# Records for processing
══════════

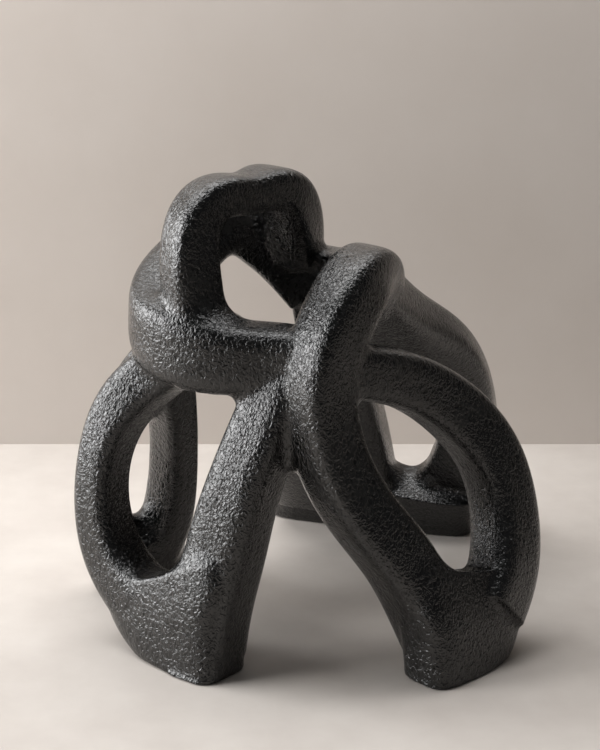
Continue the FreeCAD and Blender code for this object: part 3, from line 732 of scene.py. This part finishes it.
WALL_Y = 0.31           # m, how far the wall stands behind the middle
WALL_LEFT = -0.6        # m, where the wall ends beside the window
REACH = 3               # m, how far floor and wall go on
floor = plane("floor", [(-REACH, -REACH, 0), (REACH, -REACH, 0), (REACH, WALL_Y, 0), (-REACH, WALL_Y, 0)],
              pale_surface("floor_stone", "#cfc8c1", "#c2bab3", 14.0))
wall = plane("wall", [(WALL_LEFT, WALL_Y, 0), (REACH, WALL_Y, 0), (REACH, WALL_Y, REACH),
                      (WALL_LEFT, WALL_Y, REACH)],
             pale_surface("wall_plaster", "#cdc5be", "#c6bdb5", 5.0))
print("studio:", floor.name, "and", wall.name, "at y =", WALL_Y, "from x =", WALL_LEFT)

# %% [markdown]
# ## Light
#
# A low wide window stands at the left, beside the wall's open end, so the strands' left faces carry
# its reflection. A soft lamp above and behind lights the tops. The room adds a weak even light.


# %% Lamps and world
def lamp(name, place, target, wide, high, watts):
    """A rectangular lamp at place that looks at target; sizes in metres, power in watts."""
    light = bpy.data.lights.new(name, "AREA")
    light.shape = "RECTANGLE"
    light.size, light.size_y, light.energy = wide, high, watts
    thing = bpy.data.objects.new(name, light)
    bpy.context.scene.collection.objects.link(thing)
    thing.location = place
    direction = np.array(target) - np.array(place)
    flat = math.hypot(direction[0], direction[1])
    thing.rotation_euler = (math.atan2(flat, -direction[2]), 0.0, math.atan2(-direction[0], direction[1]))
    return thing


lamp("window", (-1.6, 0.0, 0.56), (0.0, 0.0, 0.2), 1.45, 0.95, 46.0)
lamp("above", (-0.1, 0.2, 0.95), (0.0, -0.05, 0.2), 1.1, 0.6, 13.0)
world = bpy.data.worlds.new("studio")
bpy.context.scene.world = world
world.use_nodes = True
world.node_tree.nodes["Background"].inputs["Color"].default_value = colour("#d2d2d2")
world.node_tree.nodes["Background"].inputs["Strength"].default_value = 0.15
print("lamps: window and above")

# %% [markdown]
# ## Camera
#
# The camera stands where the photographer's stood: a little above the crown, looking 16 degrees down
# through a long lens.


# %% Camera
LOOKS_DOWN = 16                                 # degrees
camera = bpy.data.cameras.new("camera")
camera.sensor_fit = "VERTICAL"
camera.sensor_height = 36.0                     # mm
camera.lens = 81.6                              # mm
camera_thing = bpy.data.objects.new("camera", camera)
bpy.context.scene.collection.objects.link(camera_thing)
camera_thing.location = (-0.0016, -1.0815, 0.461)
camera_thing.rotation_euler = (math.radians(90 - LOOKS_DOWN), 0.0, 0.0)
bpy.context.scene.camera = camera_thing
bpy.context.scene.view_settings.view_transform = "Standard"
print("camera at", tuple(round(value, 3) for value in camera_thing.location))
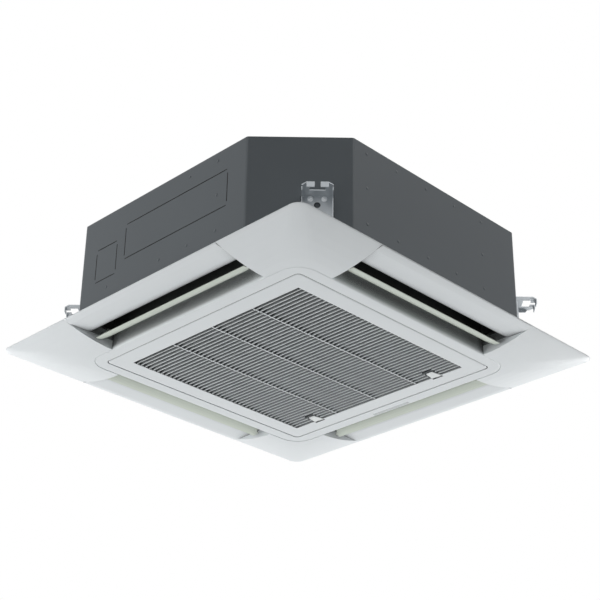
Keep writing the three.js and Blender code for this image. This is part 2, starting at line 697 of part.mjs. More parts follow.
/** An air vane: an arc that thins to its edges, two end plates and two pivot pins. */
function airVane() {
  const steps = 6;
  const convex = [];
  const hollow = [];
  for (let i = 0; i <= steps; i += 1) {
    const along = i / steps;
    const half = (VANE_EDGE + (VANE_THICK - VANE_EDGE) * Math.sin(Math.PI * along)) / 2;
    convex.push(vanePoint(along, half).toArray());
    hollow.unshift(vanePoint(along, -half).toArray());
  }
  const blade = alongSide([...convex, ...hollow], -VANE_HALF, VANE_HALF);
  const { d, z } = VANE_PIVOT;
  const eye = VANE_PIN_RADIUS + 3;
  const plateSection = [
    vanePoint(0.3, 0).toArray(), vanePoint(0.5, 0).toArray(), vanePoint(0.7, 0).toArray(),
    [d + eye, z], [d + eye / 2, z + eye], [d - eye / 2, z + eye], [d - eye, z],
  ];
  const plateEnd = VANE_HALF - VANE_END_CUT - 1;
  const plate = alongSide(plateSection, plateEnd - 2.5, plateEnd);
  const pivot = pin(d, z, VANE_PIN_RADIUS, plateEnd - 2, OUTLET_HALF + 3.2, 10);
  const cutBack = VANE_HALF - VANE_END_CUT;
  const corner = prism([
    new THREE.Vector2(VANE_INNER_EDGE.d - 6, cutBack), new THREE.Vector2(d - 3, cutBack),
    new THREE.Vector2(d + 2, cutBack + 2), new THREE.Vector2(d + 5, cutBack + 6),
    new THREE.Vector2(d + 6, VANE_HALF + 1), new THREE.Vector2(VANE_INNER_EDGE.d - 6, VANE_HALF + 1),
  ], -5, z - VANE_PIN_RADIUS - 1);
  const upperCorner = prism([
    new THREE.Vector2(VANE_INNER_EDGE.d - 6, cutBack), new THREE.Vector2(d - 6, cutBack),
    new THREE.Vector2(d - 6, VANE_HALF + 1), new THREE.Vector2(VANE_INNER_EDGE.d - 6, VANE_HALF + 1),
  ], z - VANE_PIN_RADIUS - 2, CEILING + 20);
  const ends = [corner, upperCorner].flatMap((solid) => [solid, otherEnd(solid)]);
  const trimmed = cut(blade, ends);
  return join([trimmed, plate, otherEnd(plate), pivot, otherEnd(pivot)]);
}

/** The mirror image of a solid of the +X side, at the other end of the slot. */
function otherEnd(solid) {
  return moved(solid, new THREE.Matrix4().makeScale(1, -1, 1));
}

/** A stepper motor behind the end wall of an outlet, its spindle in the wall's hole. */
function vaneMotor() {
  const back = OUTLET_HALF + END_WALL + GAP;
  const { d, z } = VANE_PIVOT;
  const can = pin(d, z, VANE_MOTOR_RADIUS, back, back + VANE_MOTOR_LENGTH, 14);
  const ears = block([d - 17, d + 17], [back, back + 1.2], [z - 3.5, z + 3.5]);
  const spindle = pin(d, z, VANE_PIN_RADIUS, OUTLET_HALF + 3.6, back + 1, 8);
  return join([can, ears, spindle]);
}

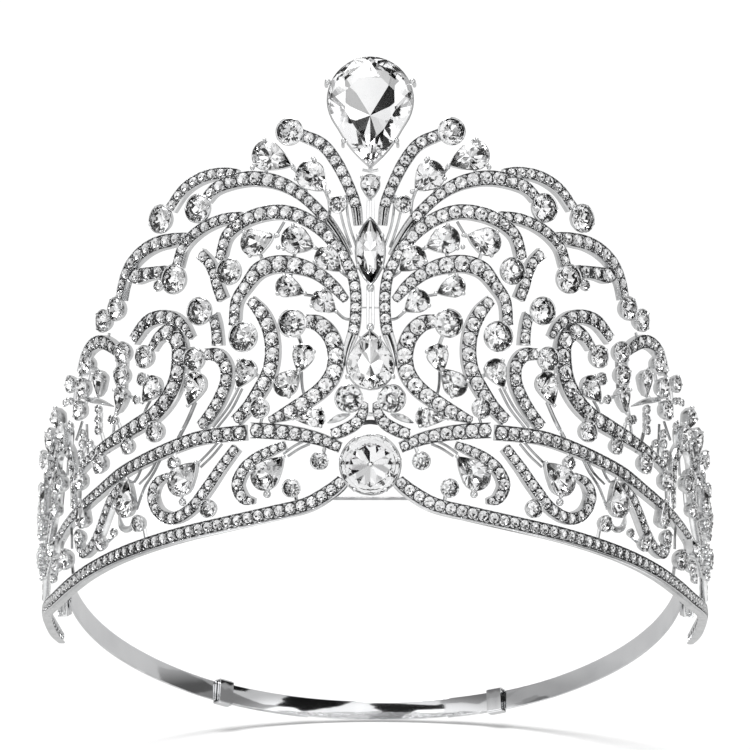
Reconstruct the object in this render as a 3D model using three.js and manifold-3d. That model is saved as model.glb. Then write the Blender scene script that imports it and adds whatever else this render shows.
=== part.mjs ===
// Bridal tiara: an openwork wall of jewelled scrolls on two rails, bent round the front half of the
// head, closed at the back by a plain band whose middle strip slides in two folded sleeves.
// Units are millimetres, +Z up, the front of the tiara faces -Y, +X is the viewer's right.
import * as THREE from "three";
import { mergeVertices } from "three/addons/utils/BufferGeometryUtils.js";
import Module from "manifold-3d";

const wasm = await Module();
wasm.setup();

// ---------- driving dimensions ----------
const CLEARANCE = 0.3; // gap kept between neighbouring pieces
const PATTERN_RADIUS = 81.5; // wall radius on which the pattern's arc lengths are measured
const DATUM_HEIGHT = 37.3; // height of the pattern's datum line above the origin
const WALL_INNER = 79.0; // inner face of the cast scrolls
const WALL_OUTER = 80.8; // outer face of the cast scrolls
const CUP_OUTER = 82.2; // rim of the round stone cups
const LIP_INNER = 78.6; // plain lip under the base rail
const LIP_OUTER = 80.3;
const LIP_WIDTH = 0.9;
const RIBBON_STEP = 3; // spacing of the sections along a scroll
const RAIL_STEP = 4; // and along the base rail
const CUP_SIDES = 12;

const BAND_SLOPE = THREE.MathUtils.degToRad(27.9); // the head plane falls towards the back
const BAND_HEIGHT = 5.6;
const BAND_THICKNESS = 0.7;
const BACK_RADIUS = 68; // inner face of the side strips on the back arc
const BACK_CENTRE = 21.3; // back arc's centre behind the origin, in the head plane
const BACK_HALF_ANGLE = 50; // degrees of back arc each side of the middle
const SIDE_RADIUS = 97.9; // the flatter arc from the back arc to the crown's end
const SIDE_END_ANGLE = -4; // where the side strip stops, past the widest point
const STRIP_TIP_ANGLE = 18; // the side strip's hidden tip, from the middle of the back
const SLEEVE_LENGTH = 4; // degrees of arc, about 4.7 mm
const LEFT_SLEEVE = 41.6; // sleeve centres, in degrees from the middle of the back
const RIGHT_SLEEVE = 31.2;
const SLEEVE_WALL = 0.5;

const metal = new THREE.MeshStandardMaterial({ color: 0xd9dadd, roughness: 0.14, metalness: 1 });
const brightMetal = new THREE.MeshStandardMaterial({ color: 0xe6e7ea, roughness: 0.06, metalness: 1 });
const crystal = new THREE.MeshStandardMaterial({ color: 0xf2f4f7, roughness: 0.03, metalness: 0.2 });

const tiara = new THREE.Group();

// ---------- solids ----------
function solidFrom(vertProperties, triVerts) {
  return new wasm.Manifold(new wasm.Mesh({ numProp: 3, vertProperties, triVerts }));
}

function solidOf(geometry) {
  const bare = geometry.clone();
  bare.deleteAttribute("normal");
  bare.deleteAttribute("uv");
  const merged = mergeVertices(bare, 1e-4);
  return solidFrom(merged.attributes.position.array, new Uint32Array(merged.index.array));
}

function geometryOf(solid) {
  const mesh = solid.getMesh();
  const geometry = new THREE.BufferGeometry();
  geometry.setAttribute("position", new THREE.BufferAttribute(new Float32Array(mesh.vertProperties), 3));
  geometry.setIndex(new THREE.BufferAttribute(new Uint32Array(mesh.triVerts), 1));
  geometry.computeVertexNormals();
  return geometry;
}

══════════

# Directions
Give back exactly the stretch that opens on the line with "Reconstruct the object" and closes on the line with "wasm.setup();".

# Reply to the exercise
Reconstruct the object in this render as a 3D model using three.js and manifold-3d. That model is saved as model.glb. Then write the Blender scene script that imports it and adds whatever else this render shows.
=== part.mjs ===
// Bridal tiara: an openwork wall of jewelled scrolls on two rails, bent round the front half of the
// head, closed at the back by a plain band whose middle strip slides in two folded sleeves.
// Units are millimetres, +Z up, the front of the tiara faces -Y, +X is the viewer's right.
import * as THREE from "three";
import { mergeVertices } from "three/addons/utils/BufferGeometryUtils.js";
import Module from "manifold-3d";

const wasm = await Module();
wasm.setup();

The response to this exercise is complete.